A self-healable and highly flame retardant TiO2@MXene/P, N-containing polyimine nanocomposite for dual-mode fire sensing

Abstract

Scalable early fire warning sensors that integrate passive flame-retardant strategies and active fire alarm sensing are highly requirable in diverse areas. However, the single-mode fire response and performance degradation or even malfunction under mechanical damages remain key challenges for current early fire warning sensors. Herein, a self-healable and flame retardant TiO2@MXene/P, N-containing polyimine nanocomposite (TMPNP) is designed as repeatable dual-mode fire warning sensors.
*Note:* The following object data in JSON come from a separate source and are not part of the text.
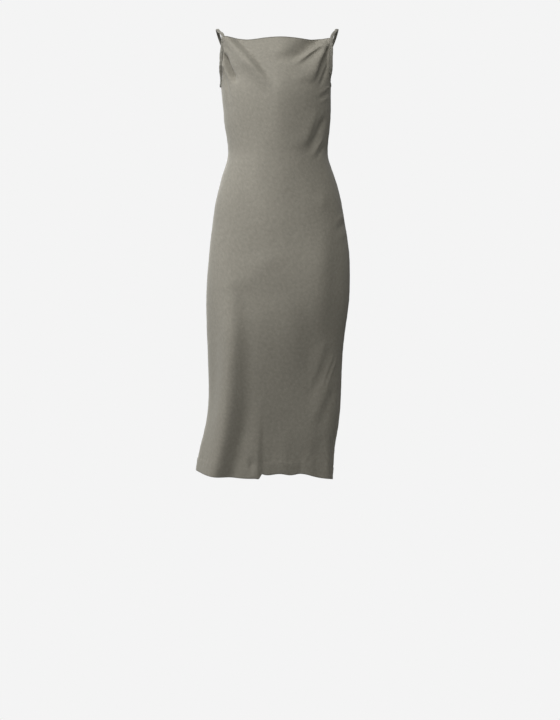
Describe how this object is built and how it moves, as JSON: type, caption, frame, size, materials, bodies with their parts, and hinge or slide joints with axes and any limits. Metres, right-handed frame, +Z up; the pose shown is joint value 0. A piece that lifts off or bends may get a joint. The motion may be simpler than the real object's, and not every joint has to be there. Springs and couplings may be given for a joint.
{
  "type": "slip midi dress with thin straps",
  "caption": "Worn midi slip dress with thin shoulder straps, a straight draped neckline and a swinging skirt, cut on the bias and left hollow as if on a figure",
  "frame": {"origin": "midway between the crests of the two straps, where they lie on the wearer's shoulders", "axes": "+Z up along the wearer, front of the dress faces -Y, the wearer's left side is at +X"},
  "size_m": [0.3763, 0.2503, 1.1033],
  "materials": {
    "cloth": "grey-green bias-cut satin with a soft low sheen",
    "strap": "the same satin, folded into a narrow stitched bias strip"
  },
  "bodies": {
    "root": {"front_panel": "cloth", "back_panel": "cloth", "strap_right": "strap", "strap_left": "strap"}
  },
  "joints": []
}
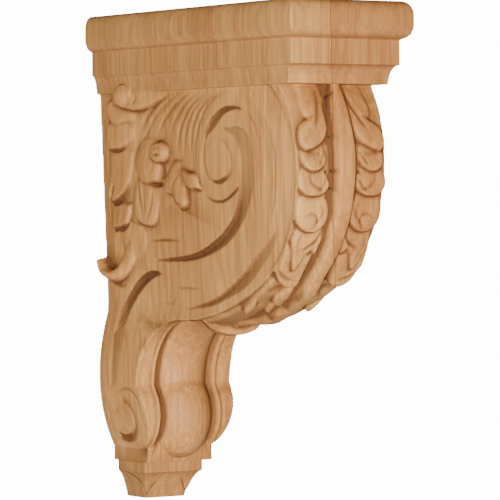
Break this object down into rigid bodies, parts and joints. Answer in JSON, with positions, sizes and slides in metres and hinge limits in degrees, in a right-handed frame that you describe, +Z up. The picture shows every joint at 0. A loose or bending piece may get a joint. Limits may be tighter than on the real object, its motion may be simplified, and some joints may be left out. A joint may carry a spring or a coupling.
{
  "type": "corbel bracket",
  "caption": "Carved wooden corbel: a moulded cap on a scroll-shaped body with leaf carving, narrowing to a small stepped foot, for fixing to a wall under a shelf.",
  "frame": {"origin": "centre of the back face, on the wall plane", "axes": "+Z up, -Y out from the wall to the carved front, +X to the right seen from the front"},
  "size_m": [0.095, 0.2545, 0.33],
  "materials": {
    "wood": "sanded, unfinished"
  },
  "bodies": {
    "root": {"carved_corbel": "wood"}
  },
  "joints": []
}
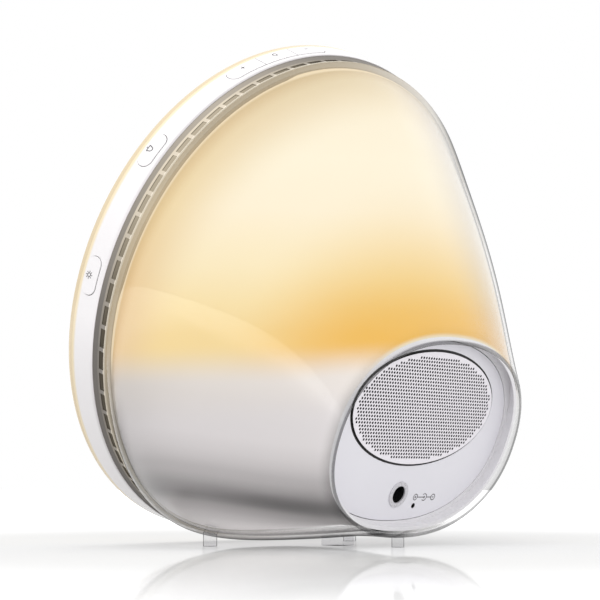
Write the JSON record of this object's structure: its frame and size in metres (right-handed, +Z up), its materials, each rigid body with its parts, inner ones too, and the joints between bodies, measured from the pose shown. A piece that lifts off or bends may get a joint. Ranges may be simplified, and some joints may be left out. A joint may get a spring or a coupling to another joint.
{
  "type": "sunrise alarm clock",
  "caption": "Bedside alarm clock with a round lit face, keys around the rim, a clear lofted rear housing over a glowing reflector, and an oval speaker pod with a power inlet.",
  "frame": {"origin": "middle of the footprint of the whole clock, on the surface it stands on", "axes": "+Z up, front face towards -Y, +X to the left of the display's reader and right of the rear panel's reader, the clock's middle plane is X = 0"},
  "size_m": [0.19, 0.1257, 0.1827],
  "materials": {
    "lens_milky": "milky, lit from behind",
    "ring_white": "gloss",
    "key_white": "gloss",
    "vent_grey": "satin",
    "clear_plastic": "clear, polished",
    "reflector_white": "satin white, lit from inside",
    "panel_grey": "satin",
    "gasket_black": "matte",
    "grille_paint": "satin paint",
    "bezel_bright": "bright",
    "jack_black": "matte",
    "pin_nickel": "plated",
    "diffuser_white": "translucent white",
    "board_green": "solder mask",
    "mask_black": "matte",
    "digits_amber": "lit",
    "led_yellow": "lit",
    "heat_sink_aluminium": "extruded",
    "chamber_black": "matte",
    "basket_paint": "matte paint",
    "magnet_iron": "plated",
    "cone_paper": "pulp",
    "coil_copper": "enamelled wire",
    "screw_steel": "plated",
    "foot_clear": "clear, polished"
  },
  "bodies": {
    "housing": {"front_lens": "lens_milky", "control_ring": "ring_white", "vent_ring": "vent_grey", "clear_shell": "clear_plastic", "reflector": "reflector_white", "rear_panel": "panel_grey", "grille_gasket": "gasket_black", "speaker_grille": "grille_paint", "jack_bezel": "bezel_bright", "dc_jack": "jack_black", "dc_jack_pin": "pin_nickel", "diffuser_disc": "diffuser_white", "display_board": "board_green", "display_mask": "mask_black", "display_digits": "digits_amber", "light_shelf": "reflector_white", "led_board": "diffuser_white", "leds": "led_yellow", "heat_sink": "heat_sink_aluminium", "speaker_chamber": "chamber_black", "speaker_basket": "basket_paint", "speaker_magnet": "magnet_iron", "speaker_surround": "gasket_black", "main_board": "board_green", "board_parts": "mask_black", "key_board_right": "board_green", "key_board_left": "board_green", "key_switches_right": "mask_black", "key_switches_left": "mask_black", "ring_screws": "screw_steel", "board_screws": "screw_steel", "shelf_screws": "screw_steel", "speaker_screws": "screw_steel", "front_feet": "foot_clear", "centre_foot": "foot_clear", "rear_foot": "foot_clear"},
    "right_key_1": {"key_right_1": "key_white"},
    "right_key_2": {"key_right_2": "key_white"},
    "right_key_3": {"key_right_3": "key_white"},
    "right_key_4": {"key_right_4": "key_white"},
    "right_key_5": {"key_right_5": "key_white"},
    "left_key_1": {"key_left_1": "key_white"},
    "left_key_2": {"key_left_2": "key_white"},
    "left_key_3": {"key_left_3": "key_white"},
    "left_key_4": {"key_left_4": "key_white"},
    "left_key_5": {"key_left_5": "key_white"},
    "cone": {"speaker_cone": "cone_paper", "voice_coil": "coil_copper"}
  },
  "joints": [
    {"name": "right_key_1_press", "type": "slide", "parent": "housing", "child": "right_key_1", "axis": [-0.2538, -0.3623, -0.8968], "range_m": [0, 0.0008], "stiffness_N_per_m": 800},
    {"name": "right_key_2_press", "type": "slide", "parent": "housing", "child": "right_key_2", "axis": [-0.4051, -0.3425, -0.8477], "range_m": [0, 0.0008], "stiffness_N_per_m": 800},
    {"name": "right_key_3_press", "type": "slide", "parent": "housing", "child": "right_key_3", "axis": [-0.5461, -0.3138, -0.7767], "range_m": [0, 0.0008], "stiffness_N_per_m": 800},
    {"name": "right_key_4_press", "type": "slide", "parent": "housing", "child": "right_key_4", "axis": [-0.8796, -0.1782, -0.441], "range_m": [0, 0.0008], "stiffness_N_per_m": 800},
    {"name": "right_key_5_press", "type": "slide", "parent": "housing", "child": "right_key_5", "axis": [-1, 0.0033, 0.0081], "range_m": [0, 0.0008], "stiffness_N_per_m": 800},
    {"name": "left_key_1_press", "type": "slide", "parent": "housing", "child": "left_key_1", "axis": [0.2538, -0.3623, -0.8968], "range_m": [0, 0.0008], "stiffness_N_per_m": 800},
    {"name": "left_key_2_press", "type": "slide", "parent": "housing", "child": "left_key_2", "axis": [0.4051, -0.3425, -0.8477], "range_m": [0, 0.0008], "stiffness_N_per_m": 800},
    {"name": "left_key_3_press", "type": "slide", "parent": "housing", "child": "left_key_3", "axis": [0.5461, -0.3138, -0.7767], "range_m": [0, 0.0008], "stiffness_N_per_m": 800},
    {"name": "left_key_4_press", "type": "slide", "parent": "housing", "child": "left_key_4", "axis": [0.8796, -0.1782, -0.441], "range_m": [0, 0.0008], "stiffness_N_per_m": 800},
    {"name": "left_key_5_press", "type": "slide", "parent": "housing", "child": "left_key_5", "axis": [1, 0.0033, 0.0081], "range_m": [0, 0.0008], "stiffness_N_per_m": 800},
    {"name": "cone_stroke", "type": "slide", "parent": "housing", "child": "cone", "axis": [0, 0.9272, -0.3746], "range_m": [-0.0006, 0.0006], "stiffness_N_per_m": 900}
  ]
}
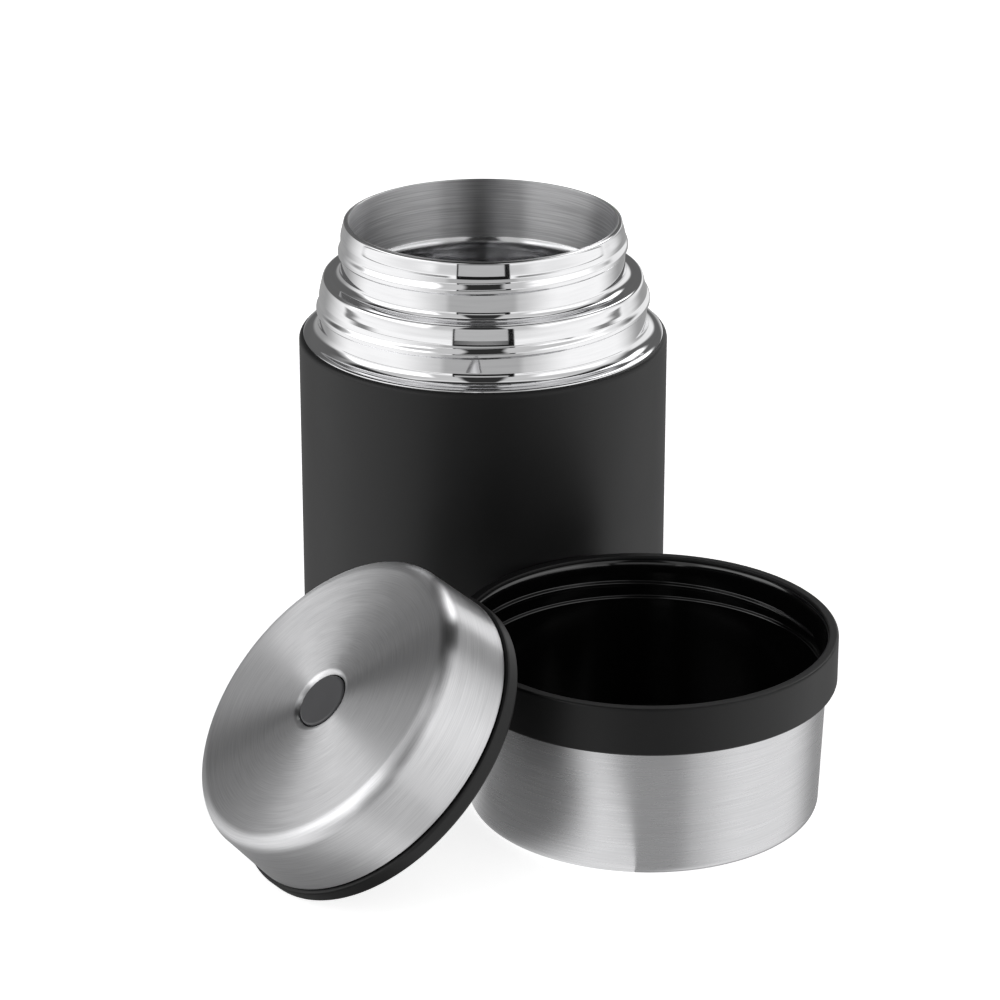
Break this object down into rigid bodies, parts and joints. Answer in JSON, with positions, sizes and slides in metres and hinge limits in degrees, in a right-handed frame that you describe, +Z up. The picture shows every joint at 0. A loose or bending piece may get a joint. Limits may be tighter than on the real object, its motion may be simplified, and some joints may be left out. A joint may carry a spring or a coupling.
{
  "type": "insulated food jar",
  "caption": "Wide-mouth vacuum food jar, open, with its brushed-steel screw lid leaning on its screw-on cup beside it.",
  "frame": {"origin": "centre of the flat disc that the jar stands on, on the jar's axis", "axes": "+Z up along the jar's axis; +X to the right and -Y towards the viewer of the picture, with the cup and the lid on the -Y side"},
  "size_m": [0.1601, 0.22, 0.127],
  "materials": {
    "coated_steel": "matte powder coat",
    "polished_steel": "mirror polish",
    "brushed_steel": "fine turned brushing",
    "plain_steel": "pressed sheet",
    "copper_foil": "bright foil",
    "getter_metal": "pressed powder",
    "seal_metal": "brazed",
    "black_plastic": "matte",
    "gloss_plastic": "gloss",
    "grey_plastic": "satin",
    "white_plastic": "natural",
    "foam": "rigid foam",
    "silicone": "satin",
    "spring_steel": "drawn wire"
  },
  "bodies": {
    "jar": {"outer_body": "coated_steel", "neck_sleeve": "polished_steel", "inner_vessel": "brushed_steel", "heat_foil": "copper_foil", "getter": "getter_metal", "outer_base": "plain_steel", "vacuum_seal": "seal_metal", "base_cover": "black_plastic"},
    "cup": {"cup_shell": "brushed_steel", "cup_liner": "gloss_plastic", "cup_collar": "black_plastic"},
    "gasket": {"lid_gasket": "silicone"},
    "lid": {"lid_cap": "brushed_steel", "lid_body": "black_plastic", "plug_cup": "black_plastic", "lid_insulation": "foam", "vent_spring": "spring_steel"},
    "vent": {"vent_button": "grey_plastic", "vent_stem": "white_plastic", "vent_valve": "silicone"}
  },
  "joints": [
    {"name": "cup_lift", "type": "slide", "parent": "jar", "child": "cup", "axis": [0.8, 0, 0.6], "range_m": [0, 0.15]},
    {"name": "lid_lift", "type": "slide", "parent": "jar", "child": "gasket", "axis": [-0.6272, -0.3265, 0.7071], "range_m": [0, 0.08]},
    {"name": "lid_turn", "type": "hinge", "parent": "gasket", "child": "lid", "pos_m": [-0.02432, -0.12459, 0.03007], "axis": [-0.6272, -0.3265, 0.7071], "continuous": true},
    {"name": "vent_press", "type": "slide", "parent": "lid", "child": "vent", "axis": [0.6272, 0.3265, -0.7071], "range_m": [0, 0.002], "stiffness_N_per_m": 300, "springref_m": -0.003, "deforming": ["vent_spring"]}
  ]
}
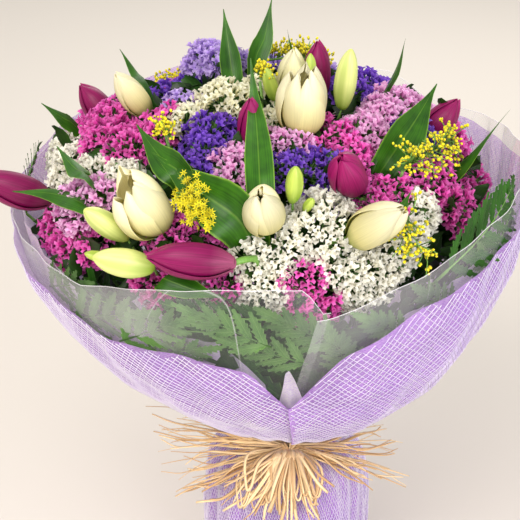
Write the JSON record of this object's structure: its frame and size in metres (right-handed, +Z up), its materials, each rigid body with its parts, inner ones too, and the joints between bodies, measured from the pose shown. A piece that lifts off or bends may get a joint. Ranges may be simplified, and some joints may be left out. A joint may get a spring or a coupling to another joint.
{
  "type": "mixed flower bouquet",
  "caption": "Hand-tied mixed bouquet of tulips, statice, lily buds, goldenrod and fern in clear film and a net wrap tied with raffia, standing on its cut stems.",
  "frame": {"origin": "on the floor under the tie, at the level cut end of the middle stem", "axes": "+Z up along the stems, -Y towards the viewer, +X to the viewer's right"},
  "size_m": [0.4325, 0.4108, 0.5021],
  "materials": {
    "petal_magenta": "satin petal",
    "petal_cream": "satin petal",
    "bud_green": "waxy bud",
    "floret_pink": "papery floret",
    "floret_rose": "papery floret",
    "floret_violet": "papery floret",
    "floret_lilac": "papery floret",
    "floret_white": "papery floret",
    "floret_cream": "papery floret",
    "floret_yellow": "fluffy floret",
    "leaf": "fresh leaf",
    "fern": "fresh frond",
    "net": "open synthetic net",
    "film": "clear glossy film",
    "raffia": "dry plant fibre"
  },
  "bodies": {
    "root": {"fern_back": "fern", "fern_front": "fern", "fern_left": "fern", "fern_low_left": "fern", "fern_right": "fern", "film_sleeve": "film", "goldenrod_back_left": "floret_yellow", "goldenrod_front_left": "floret_yellow", "goldenrod_right": "floret_yellow", "goldenrod_top": "floret_yellow", "lily_buds_centre": "bud_green", "lily_buds_left": "bud_green", "lily_buds_top": "bud_green", "net_wrap": "net", "raffia_tie": "raffia", "statice_cream_top": "floret_cream", "statice_lilac_top": "floret_lilac", "statice_pink_back": "floret_pink", "statice_pink_front": "floret_pink", "statice_pink_left": "floret_pink", "statice_pink_low_left": "floret_pink", "statice_pink_right": "floret_pink", "statice_pink_upper_right": "floret_pink", "statice_rose_centre": "floret_rose", "statice_rose_left": "floret_rose", "statice_rose_right": "floret_rose", "statice_violet_back": "floret_violet", "statice_violet_centre": "floret_violet", "statice_violet_left": "floret_violet", "statice_violet_right": "floret_violet", "statice_white_back": "floret_white", "statice_white_front": "floret_white", "statice_white_left": "floret_white", "statice_white_right": "floret_white", "tulip_cream_behind": "petal_cream", "tulip_cream_centre": "petal_cream", "tulip_cream_far_left": "petal_cream", "tulip_cream_left": "petal_cream", "tulip_cream_right": "petal_cream", "tulip_cream_top": "petal_cream", "tulip_magenta_far_left": "petal_magenta", "tulip_magenta_far_right": "petal_magenta", "tulip_magenta_front": "petal_magenta", "tulip_magenta_inner": "petal_magenta", "tulip_magenta_left": "petal_magenta", "tulip_magenta_right": "petal_magenta", "tulip_magenta_top": "petal_magenta", "tulip_stem_cream_behind": "leaf", "tulip_stem_cream_centre": "leaf", "tulip_stem_cream_far_left": "leaf", "tulip_stem_cream_left": "leaf", "tulip_stem_cream_right": "leaf", "tulip_stem_cream_top": "leaf", "tulip_stem_magenta_far_left": "leaf", "tulip_stem_magenta_far_right": "leaf", "tulip_stem_magenta_front": "leaf", "tulip_stem_magenta_inner": "leaf", "tulip_stem_magenta_left": "leaf", "tulip_stem_magenta_right": "leaf", "tulip_stem_magenta_top": "leaf"}
  },
  "joints": []
}
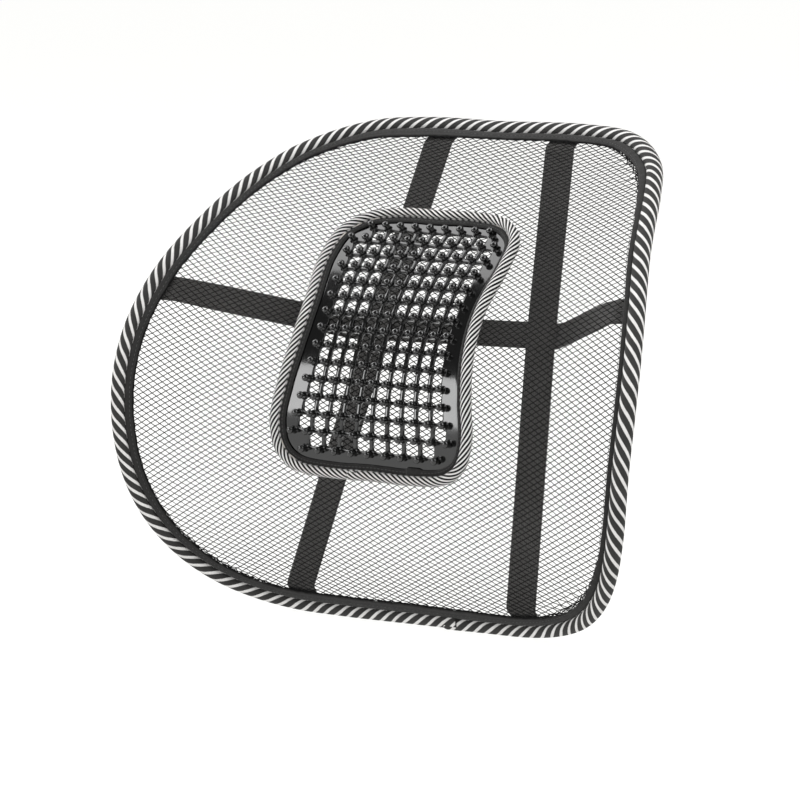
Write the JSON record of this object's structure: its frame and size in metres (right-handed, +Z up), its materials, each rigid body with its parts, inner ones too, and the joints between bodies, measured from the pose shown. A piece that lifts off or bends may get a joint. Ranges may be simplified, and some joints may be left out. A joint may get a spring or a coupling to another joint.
{
  "type": "lumbar support cushion",
  "caption": "Bowed mesh lumbar support on a sprung wire hoop, with a pinned massage plate, support bands and an elastic chair strap.",
  "frame": {"origin": "on the ground under the middle of the support's bounding box", "axes": "+X to the right as seen from the sitter's side, -Y towards the sitter's back, +Z up"},
  "size_m": [0.4, 0.1704, 0.3079],
  "materials": {
    "spring_steel": "satin",
    "foam": "matte",
    "striped_tape": "matte",
    "fine_striped_tape": "matte",
    "black_tape": "matte",
    "mesh_fabric": "matte",
    "elastic": "matte",
    "black_plastic": "gloss",
    "cotton_cord": "matte"
  },
  "bodies": {
    "root": {"frame_wire": "spring_steel", "wire_ferrule": "spring_steel", "edge_foam_tube": "foam", "edge_roll_cover": "striped_tape", "edge_binding_tape": "black_tape", "mesh_panel": "mesh_fabric", "massage_plate": "black_plastic", "pad_piping_cord": "cotton_cord", "pad_piping_cover": "fine_striped_tape", "pad_binding_tape": "black_tape", "support_band_left": "elastic", "support_band_right": "elastic", "chair_strap": "elastic"}
  },
  "joints": []
}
On the one hand, the TMPNP exhibits a high temperature coefficient of resistance of −2.21 %/℃, which endows nanocomposite with an extraordinarily sensitive non-contacting fire warning performance; on the other hand, the TMPNP demonstrates outstanding fire contact warning features of responsive time being less than 1 s and repeatable alarming response, as well as excellent flame-retardant functionality of LOI reaching up to 32.0 %. Moreover, the TMPNP can be effectively recovered after 30 cutting-and-healing cycles with a healing efficiency of 89.3 % via dynamic imine bonds. Particularly, its flame retardancy and fire warning properties in contact/non-contact mode are well maintained after self-healing. These merits support the scalable assembly TMPNP onto cotton textile to develop a wireless household fire early warning sensor linked to the Internet of Things, contributing to construct fire-safety smart buildings. This work provides a scalable strategy for preparing healable sensitive fire warning sensors, opening up a new opportunity for the practical application of eliminating indoor fire hazards.